Our responsibility with the engine was to receive all of the different components and assemble the powertrain in the most effective way. starter motor, flywheel, clutch and turbocharger installations and exhaust layout. The manufacturer’s unwavering trust in us meant that we were able to develop the optimal solution to package the entire powertrain, including all of the components we had developed, into a lightweight solution suitable for the application and requirements of the car.

Precision was everything when it came to the engine. Because of its nature - entirely anti vibration (AV) mounted rather than being a stressed member - clearance was required so the engine would have enough space for movement around other components within its vicinity. When the car brakes and accelerates, its torsional forces within the driveline move the engine, meaning tolerances as little as two to three millimetres can make all the difference.

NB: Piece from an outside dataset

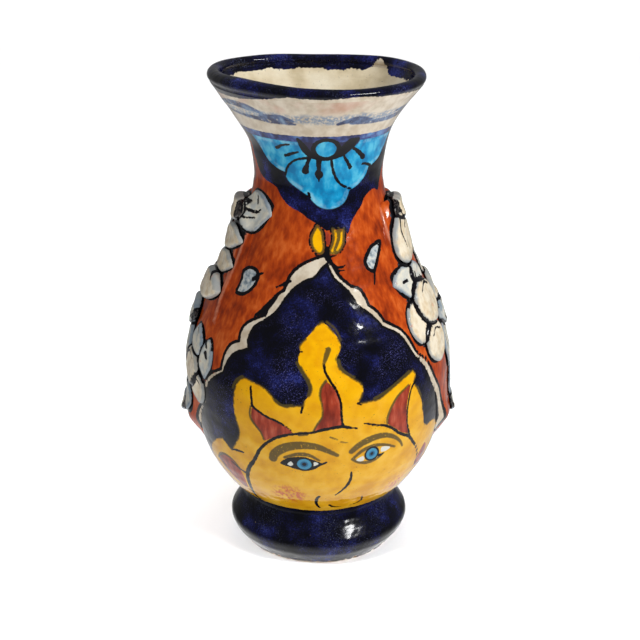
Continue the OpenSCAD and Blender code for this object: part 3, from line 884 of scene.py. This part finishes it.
def lip():
    """The rolled lip: a rounded roll that follows the hand-pulled mouth, on the end of the neck."""
    low, high = (corner.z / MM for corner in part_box("rolled_lip"))
    degrees, _, radius = unrolled(points_of(cad["rolled_lip"]))
    around_lip = spaced((-180, 180, 1))[:-1]
    reach = smooth_around(by_angle(degrees, radius, np.max), around_lip)
    seat = [side([neck_top], around_lip)[0] for side in (wall.outside, wall.inside)]
    half_wide, half_high = (reach - seat[1]).mean() / 2, (high - low) / 2
    turn = np.radians(np.linspace(*LIP_ARC, LIP_RINGS))[:, None]
    uneven = LIP_UNEVEN * waves(np.radians(around_lip), ((0.25, 3, 1), (0.2, 7, 2), (0.12, 11, 0)))
    broad = 1 + LIP_BROADER * np.exp(-((around_lip - LIP_BROAD_AT) / LIP_BROAD_WIDTH) ** 2)
    roll = reach - half_wide * broad * (1 - np.cos(turn)) + uneven
    height = low + half_high * broad * (1 + np.sin(turn)) + uneven * np.clip(np.sin(turn), 0, 1)
    points = np.concatenate([
        around(seat[0], around_lip, low)[None], around(roll, around_lip, height),
        around(seat[1], around_lip, low)[None],
    ])
    piece = smooth_mesh("lip", points, corner=60)
    share = np.linspace(0, 1, len(points))[:, None] + LIP_GAP * cream_notch(around_lip)
    drip = above_lip_edge(around_lip, points[..., 2])
    drip[len(points) // 2:] = FULL
    set_fields(piece, {"roll": share, "drip": drip})
    finish_piece(piece, "rolled_lip", "cobalt_glaze", lip_glaze)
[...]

We were also involved in the design of the electronics for this project, helping identify suitable components, packaging them and designing the wiring harnesses right through, from high level architectures to finished harness drawings. In conjunction with another UK-based company, we worked to develop the heating, ventilation and air conditioning (HVAC) system for the car to create a low-cost, lightweight solution.

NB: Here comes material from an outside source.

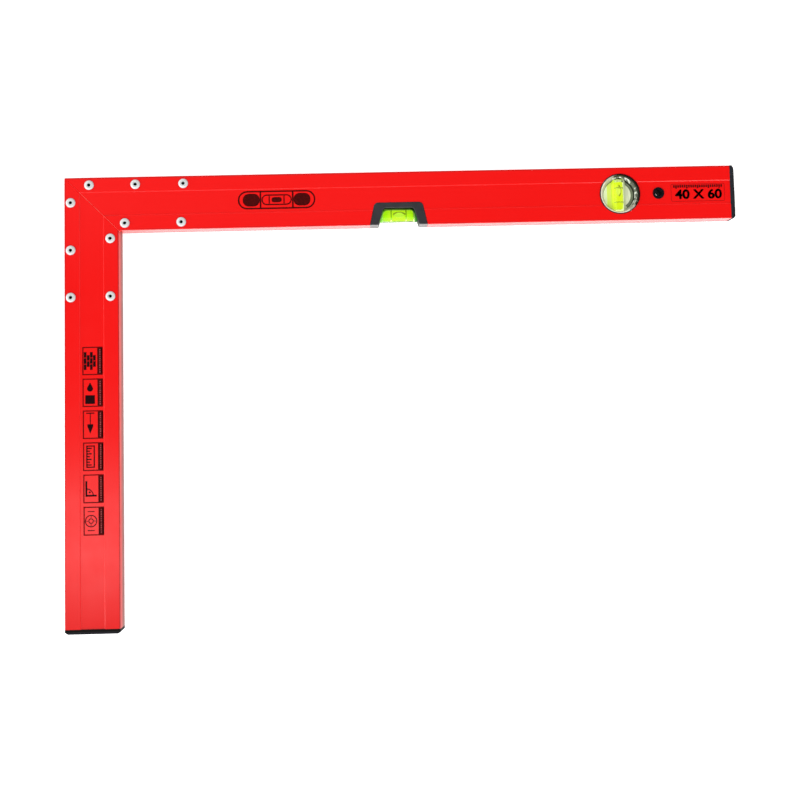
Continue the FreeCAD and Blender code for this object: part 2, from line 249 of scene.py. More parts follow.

Manufacturing a vehicle is always a challenge. Thankfully, we have a wealth of experience in this area. We follow strict processes to ensure every car that we deliver are up to the highest standard.

One unique challenge was that the cars needed to be shipped across the Atlantic in sections, a requirement requested by our customer. We fully assembled each car, excluding the powertrain, to confirm that the vehicles were ready for final assembly. During the commissioning of the cars, we tested all the major systems including all electrical components – from the handbrake to the power distribution module.

We delivered a truly bespoke design that can challenge some of the world’s leading hypercars. It is a showcase of our vast knowledge and expertise, proving to the industry, once again, that we consistently deliver high-performance excellence.